[GIVEN DATA]
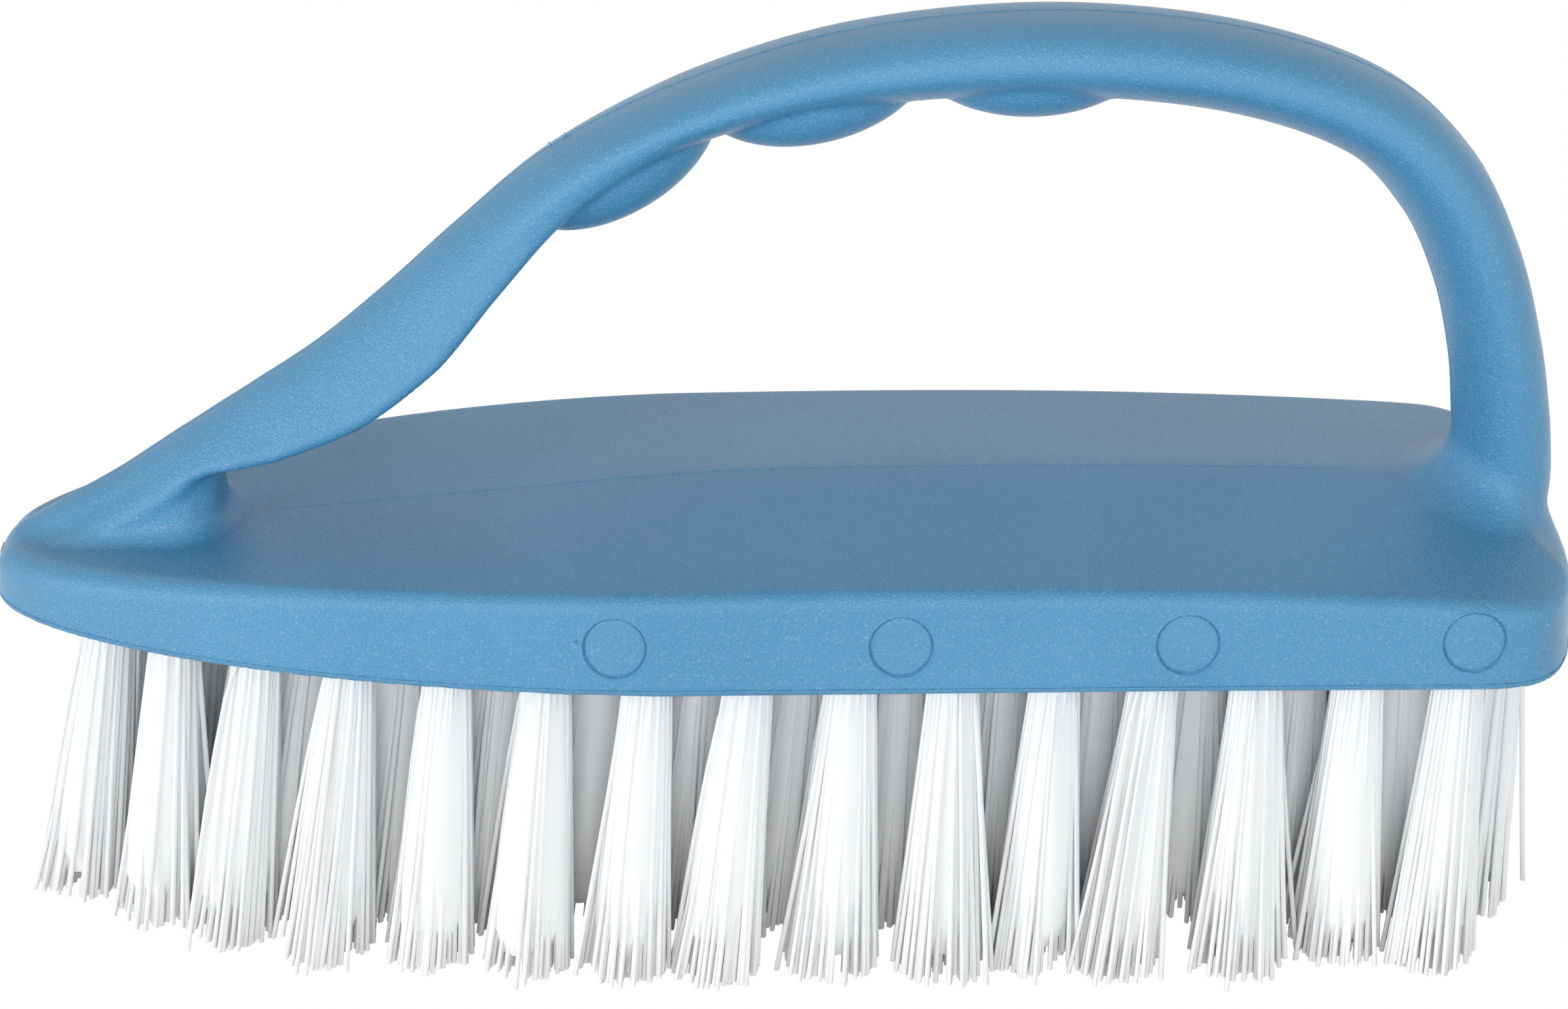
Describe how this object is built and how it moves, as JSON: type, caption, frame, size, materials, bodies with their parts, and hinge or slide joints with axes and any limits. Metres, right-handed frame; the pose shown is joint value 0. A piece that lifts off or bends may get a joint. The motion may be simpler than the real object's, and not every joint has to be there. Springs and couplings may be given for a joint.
{
  "type": "hand scrubbing brush",
  "caption": "Iron-shaped hand scrubbing brush: a plastic block with a loop handle and finger lobes, and tufts of stiff pale filament leaning to the nose.",
  "frame": {"origin": "on the flat plane of the filament tips, under the middle of the block's length and width", "axes": "+X from the nose to the tail, +Y across the block, +Z from the filament tips up to the handle"},
  "size_m": [0.1552, 0.0508, 0.0912],
  "materials": {
    "blue_moulding": "satin, faintly grained, with a soft sheen on the handle",
    "white_filament": "smooth, slightly translucent filament"
  },
  "bodies": {
    "root": {"brush_body": "blue_moulding", "tuft_near_outer_01": "white_filament", "tuft_near_outer_02": "white_filament", "tuft_near_outer_03": "white_filament", "tuft_near_outer_04": "white_filament", "tuft_near_outer_05": "white_filament", "tuft_near_outer_06": "white_filament", "tuft_near_outer_07": "white_filament", "tuft_near_outer_08": "white_filament", "tuft_near_outer_09": "white_filament", "tuft_near_outer_10": "white_filament", "tuft_near_outer_11": "white_filament", "tuft_near_outer_12": "white_filament", "tuft_near_outer_13": "white_filament", "tuft_near_outer_14": "white_filament", "tuft_near_outer_15": "white_filament", "tuft_far_outer_01": "white_filament", "tuft_far_outer_02": "white_filament", "tuft_far_outer_03": "white_filament", "tuft_far_outer_04": "white_filament", "tuft_far_outer_05": "white_filament", "tuft_far_outer_06": "white_filament", "tuft_far_outer_07": "white_filament", "tuft_far_outer_08": "white_filament", "tuft_far_outer_09": "white_filament", "tuft_far_outer_10": "white_filament", "tuft_far_outer_11": "white_filament", "tuft_far_outer_12": "white_filament", "tuft_far_outer_13": "white_filament", "tuft_far_outer_14": "white_filament", "tuft_far_outer_15": "white_filament", "tuft_near_inner_01": "white_filament", "tuft_near_inner_02": "white_filament", "tuft_near_inner_03": "white_filament", "tuft_near_inner_04": "white_filament", "tuft_near_inner_05": "white_filament", "tuft_near_inner_06": "white_filament", "tuft_near_inner_07": "white_filament", "tuft_near_inner_08": "white_filament", "tuft_near_inner_09": "white_filament", "tuft_near_inner_10": "white_filament", "tuft_near_inner_11": "white_filament", "tuft_near_inner_12": "white_filament", "tuft_near_inner_13": "white_filament", "tuft_far_inner_01": "white_filament", "tuft_far_inner_02": "white_filament", "tuft_far_inner_03": "white_filament", "tuft_far_inner_04": "white_filament", "tuft_far_inner_05": "white_filament", "tuft_far_inner_06": "white_filament", "tuft_far_inner_07": "white_filament", "tuft_far_inner_08": "white_filament", "tuft_far_inner_09": "white_filament", "tuft_far_inner_10": "white_filament", "tuft_far_inner_11": "white_filament", "tuft_far_inner_12": "white_filament", "tuft_far_inner_13": "white_filament", "tuft_row_centre": "white_filament"}
  },
  "joints": []
}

[DIRECTIONS] Copy out the full listing exactly.

[ANSWER TO THE TASK]
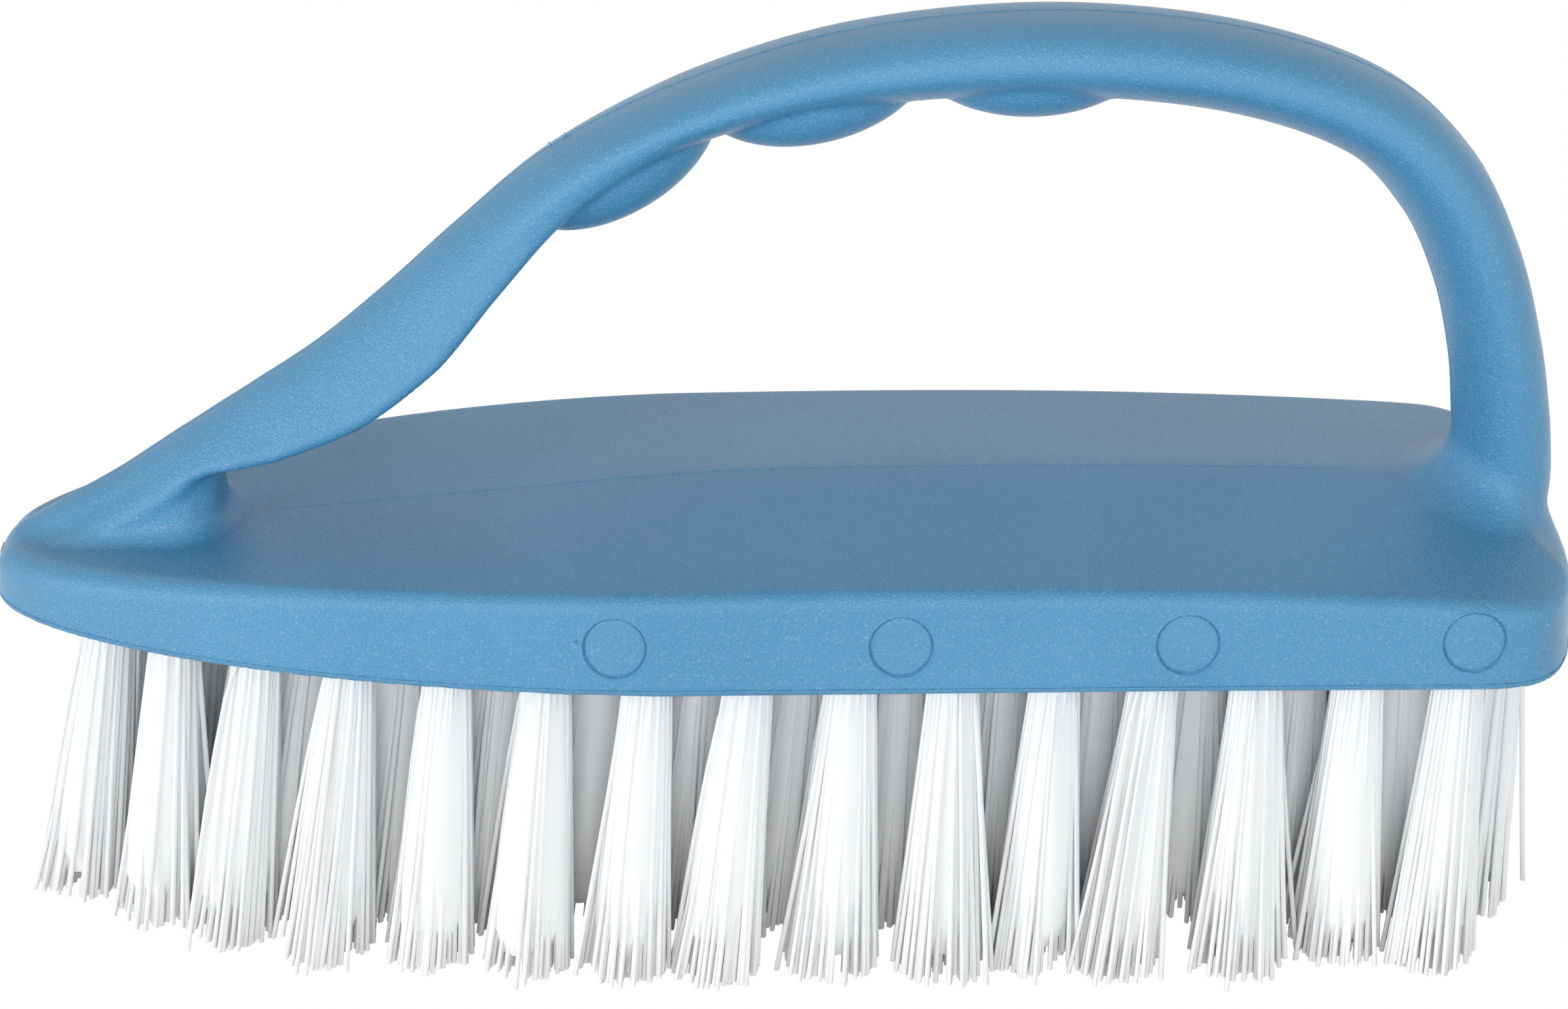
Describe how this object is built and how it moves, as JSON: type, caption, frame, size, materials, bodies with their parts, and hinge or slide joints with axes and any limits. Metres, right-handed frame; the pose shown is joint value 0. A piece that lifts off or bends may get a joint. The motion may be simpler than the real object's, and not every joint has to be there. Springs and couplings may be given for a joint.
{
  "type": "hand scrubbing brush",
  "caption": "Iron-shaped hand scrubbing brush: a plastic block with a loop handle and finger lobes, and tufts of stiff pale filament leaning to the nose.",
  "frame": {"origin": "on the flat plane of the filament tips, under the middle of the block's length and width", "axes": "+X from the nose to the tail, +Y across the block, +Z from the filament tips up to the handle"},
  "size_m": [0.1552, 0.0508, 0.0912],
  "materials": {
    "blue_moulding": "satin, faintly grained, with a soft sheen on the handle",
    "white_filament": "smooth, slightly translucent filament"
  },
  "bodies": {
    "root": {"brush_body": "blue_moulding", "tuft_near_outer_01": "white_filament", "tuft_near_outer_02": "white_filament", "tuft_near_outer_03": "white_filament", "tuft_near_outer_04": "white_filament", "tuft_near_outer_05": "white_filament", "tuft_near_outer_06": "white_filament", "tuft_near_outer_07": "white_filament", "tuft_near_outer_08": "white_filament", "tuft_near_outer_09": "white_filament", "tuft_near_outer_10": "white_filament", "tuft_near_outer_11": "white_filament", "tuft_near_outer_12": "white_filament", "tuft_near_outer_13": "white_filament", "tuft_near_outer_14": "white_filament", "tuft_near_outer_15": "white_filament", "tuft_far_outer_01": "white_filament", "tuft_far_outer_02": "white_filament", "tuft_far_outer_03": "white_filament", "tuft_far_outer_04": "white_filament", "tuft_far_outer_05": "white_filament", "tuft_far_outer_06": "white_filament", "tuft_far_outer_07": "white_filament", "tuft_far_outer_08": "white_filament", "tuft_far_outer_09": "white_filament", "tuft_far_outer_10": "white_filament", "tuft_far_outer_11": "white_filament", "tuft_far_outer_12": "white_filament", "tuft_far_outer_13": "white_filament", "tuft_far_outer_14": "white_filament", "tuft_far_outer_15": "white_filament", "tuft_near_inner_01": "white_filament", "tuft_near_inner_02": "white_filament", "tuft_near_inner_03": "white_filament", "tuft_near_inner_04": "white_filament", "tuft_near_inner_05": "white_filament", "tuft_near_inner_06": "white_filament", "tuft_near_inner_07": "white_filament", "tuft_near_inner_08": "white_filament", "tuft_near_inner_09": "white_filament", "tuft_near_inner_10": "white_filament", "tuft_near_inner_11": "white_filament", "tuft_near_inner_12": "white_filament", "tuft_near_inner_13": "white_filament", "tuft_far_inner_01": "white_filament", "tuft_far_inner_02": "white_filament", "tuft_far_inner_03": "white_filament", "tuft_far_inner_04": "white_filament", "tuft_far_inner_05": "white_filament", "tuft_far_inner_06": "white_filament", "tuft_far_inner_07": "white_filament", "tuft_far_inner_08": "white_filament", "tuft_far_inner_09": "white_filament", "tuft_far_inner_10": "white_filament", "tuft_far_inner_11": "white_filament", "tuft_far_inner_12": "white_filament", "tuft_far_inner_13": "white_filament", "tuft_row_centre": "white_filament"}
  },
  "joints": []
}